Она смотрела прямо перед собой: у нее почти утратилось боковое зрение, хотя врачи говорят, что оно возвратится, если она поправится; но руку она мне пожала твердо.

— Исроэлке? — сказала она, когда я появился. — Зачем ты здесь? Иди на фронт.

Иерусалимский «Савой» — это пятнадцатиэтажный отель, стоящий на холме, с которого хорошо виден Старый Город. Вестибюль сверкает стеклом и золотом, бесшумно скользят отделанные розовыми панелями эскалаторы, в двух ресторанах и одном кафе подают превосходно приготовленные кошерные блюда: короче, это кусочек Майами, пересаженный на Святую Землю и обильно орошаемый долларами американских евреев, переехавших в Израиль после ухода на пенсию. Эйб Герц называет его не иначе как «Иерусалимский не-боскряга». Когда вчера вечером я каким-то чудом сумел дозвониться на его военную базу, я сказал:

— Я остановился в «Небоскряге».

Эйб рассмеялся и ответил:

— Ну и наслаждайся жизнью.

Он понятия не имеет, где Сандра, и в Сдэ-Шаломе тоже о ней ничего не знают. С меня семь потов сошло, пока я дозвонился в этот проклятый кибуц, а они сказали мне только, что она уехала в Тель-Авив часа через два после того, как началась война.

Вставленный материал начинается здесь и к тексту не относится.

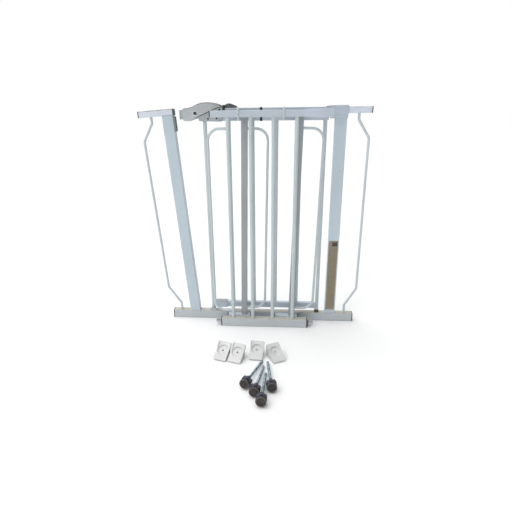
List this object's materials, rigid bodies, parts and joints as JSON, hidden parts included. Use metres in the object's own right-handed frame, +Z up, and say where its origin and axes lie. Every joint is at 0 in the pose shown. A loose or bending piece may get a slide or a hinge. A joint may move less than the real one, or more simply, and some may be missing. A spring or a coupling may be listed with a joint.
{
  "type": "pet gate",
  "caption": "Walk-through pressure-fit pet gate with a hinged barred door, lift-lever latch, tied extension pieces, wall cups and threaded spindles.",
  "frame": {"origin": "on the floor, under the centre of the frame's bottom rail, in the middle of its depth", "axes": "+Z up; +X along the gate, from the latch side to the hinge side; +Y away from the extension kit, the way the door opens"},
  "size_m": [0.7641, 0.5211, 0.779],
  "materials": {
    "white_powder_coat": "satin powder coat",
    "grey_plastic": "moulded satin",
    "dark_plastic": "moulded matt",
    "knob_plastic": "moulded matt",
    "dark_rubber": "matt",
    "white_plastic": "moulded, low gloss",
    "zinc_steel": "bright zinc",
    "clear_nylon": "translucent nylon",
    "label_sheet": "blank printed sheet"
  },
  "bodies": {
    "frame": {"bottom_hinge_pin": "zinc_steel", "cable_ties": "clear_nylon", "extension_end_caps": "dark_plastic", "extension_peg_nut": "dark_plastic", "extension_pegs": "grey_plastic", "extension_sleeve": "grey_plastic", "frame_bottom_rail": "white_powder_coat", "frame_end_caps": "dark_plastic", "frame_label": "label_sheet", "hinge_bracket": "grey_plastic", "hinge_washer": "dark_plastic", "latch_keeper": "grey_plastic", "left_arm_inner_cap": "dark_plastic", "left_side_rod": "white_powder_coat", "left_top_arm": "white_powder_coat", "left_upright": "white_powder_coat", "lower_catch": "grey_plastic", "narrow_extension_1_post": "white_powder_coat", "narrow_extension_1_rails": "white_powder_coat", "narrow_extension_1_rod": "white_powder_coat", "narrow_extension_2_post": "white_powder_coat", "narrow_extension_2_rails": "white_powder_coat", "narrow_extension_2_rod": "white_powder_coat", "right_side_rod": "white_powder_coat", "right_top_arm": "white_powder_coat", "right_upright": "white_powder_coat", "spindle_feet": "dark_rubber", "spindle_rods": "zinc_steel", "top_hinge_pin": "zinc_steel", "wall_cups": "white_plastic", "wide_extension_bars": "white_powder_coat", "wide_extension_bottom_rail": "white_powder_coat", "wide_extension_end_rod": "white_powder_coat", "wide_extension_top_rail": "white_powder_coat"},
    "door": {"door_top_rail": "white_powder_coat", "door_rail_plug": "dark_plastic", "door_rail_band": "dark_plastic", "door_latch_stile": "white_powder_coat", "door_hinge_stile": "white_powder_coat", "door_bars": "white_powder_coat", "door_bottom_rail": "white_powder_coat", "door_stop_sleeve": "grey_plastic", "lift_rod_guide": "grey_plastic", "hinge_bush": "dark_plastic", "latch_base": "grey_plastic", "latch_rivets": "dark_plastic", "latch_collar": "dark_plastic", "lever_screw": "zinc_steel", "lever_washers": "grey_plastic", "spring_stop": "zinc_steel", "slider_spring": "zinc_steel"},
    "lever": {"latch_lever": "grey_plastic", "latch_jaw": "grey_plastic"},
    "lift_rod": {"lift_rod": "zinc_steel"},
    "slider": {"safety_slider": "dark_plastic"},
    "nut_1": {"thumb_nut_1": "knob_plastic"},
    "nut_2": {"thumb_nut_2": "knob_plastic"},
    "nut_3": {"thumb_nut_3": "knob_plastic"},
    "nut_4": {"thumb_nut_4": "knob_plastic"}
  },
  "joints": [
    {"name": "door_swing", "type": "hinge", "parent": "frame", "child": "door", "pos_m": [0.208, 0, 0], "axis": [0, 0, -1], "range_deg": [0, 90]},
    {"name": "lever_lift", "type": "hinge", "parent": "door", "child": "lever", "pos_m": [-0.215, 0, 0.746], "axis": [0, -1, 0], "range_deg": [0, 18]},
    {"name": "rod_lift", "type": "slide", "parent": "door", "child": "lift_rod", "axis": [0, 0, 1], "range_m": [0, 0.0088]},
    {"name": "slider_pull", "type": "slide", "parent": "door", "child": "slider", "axis": [1, 0, 0], "range_m": [0, 0.008], "stiffness_N_per_m": 250, "springref_m": -0.008, "deforming": ["slider_spring"]},
    {"name": "nut_1_turn", "type": "hinge", "parent": "frame", "child": "nut_1", "pos_m": [-0.02338, -0.413, 0.017], "axis": [-0.3125, -0.9447, 0.1], "continuous": true},
    {"name": "nut_2_turn", "type": "hinge", "parent": "frame", "child": "nut_2", "pos_m": [0.00355, -0.44527, 0.017], "axis": [-0.1416, -0.9849, 0.1], "continuous": true},
    {"name": "nut_3_turn", "type": "hinge", "parent": "frame", "child": "nut_3", "pos_m": [0.02292, -0.48211, 0.017], "axis": [-0.0513, -0.9937, 0.1], "continuous": true},
    {"name": "nut_4_turn", "type": "hinge", "parent": "frame", "child": "nut_4", "pos_m": [0.04786, -0.42322, 0.017], "axis": [0.1191, -0.9878, 0.1], "continuous": true}
  ],
  "couplings": [
    {"joint": "rod_lift", "follows": "lever_lift", "m_per_rad": 0.028}
  ]
}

От перелета на несколько часовых поясов я страдаю больше всего, когда лечу с запада на восток. Всю ночь в самолете я пил виски и писал главу о Бобби, потому что спать не было никакой возможности: кругом галдели возвращающиеся израильтяне, которым не терпелось поскорее попасть на фронт, чтобы их убили арабы. Это было колоритное сборище: загорелые парни из Калифорнии в кедах и спортивных куртках, солидные профессора и бизнесмены с Западного побережья в строгих тройках с галстуками, религиозные евреи в ермолках и лапсердаках, с карманными изданиями Талмуда в руках, молодые хиппи с бородами и длинными волосами, в джинсах и футболках, а иные — даже в ковбойских шляпах, а с ними молодые девушки и даже несколько пожилых женщин; и все они безупречно тараторили на иврите со скоростью на целую милю слов в минуту. Я могу с листа читать Книгу пророка Исайи и разобраться в колонке Талмуда, но когда израильтяне беседуют друг с другом, я почти ничего не понимаю — так же, как я не могут понять на слух, что говорит на иврите диктор радио или телевидения. Это меня очень удручает.

Я никого не спрашивал, можно ли мне улететь из Вашингтона, я только сказал секретарше президента, что моя мать при смерти в Иерусалиме и я должен туда лететь. Когда в Йом-Кипур я вернулся домой из синагоги, меня ждала телеграмма; я сразу же отправился в Белый дом к секретарше президента. Она сочувственно посмотрела на меня и напомнила, что в Израиле идет война, начавшаяся тогда всего лишь несколько часов назад. Я вернулся домой и начал укладывать чемодан, и тут у моих дверей появился какой-то серый безликий чиновник из Государственного департамента. Он сказал, что, по мнению Госдепартамента, спешный полет в Израиль одного из президентских помощников, даже если это малозаметная частная поездка, может послужить для арабов неверно понятым сигналом. Он даже как-то смутно намекнул, что у меня могут временно отобрать паспорт. Я ответил, что полечу инкогнито, никого об этом не оповещая, а в Израиле я буду вести себя тише воды, ниже травы: я не остановлюсь в отеле «Царь Давид» — иерусалимской школе злословия, — не сообщу никому из правительства, что я приехал в Израиль, и, помимо посещения больницы, в которой лежит моя мать, буду все время безвылазно скрываться в каком-нибудь укромном месте. Думаю, что хотя у этого чиновника и нет лица, но мать у него, наверное, есть, потому что паспорту меня никто не пытался отобрать.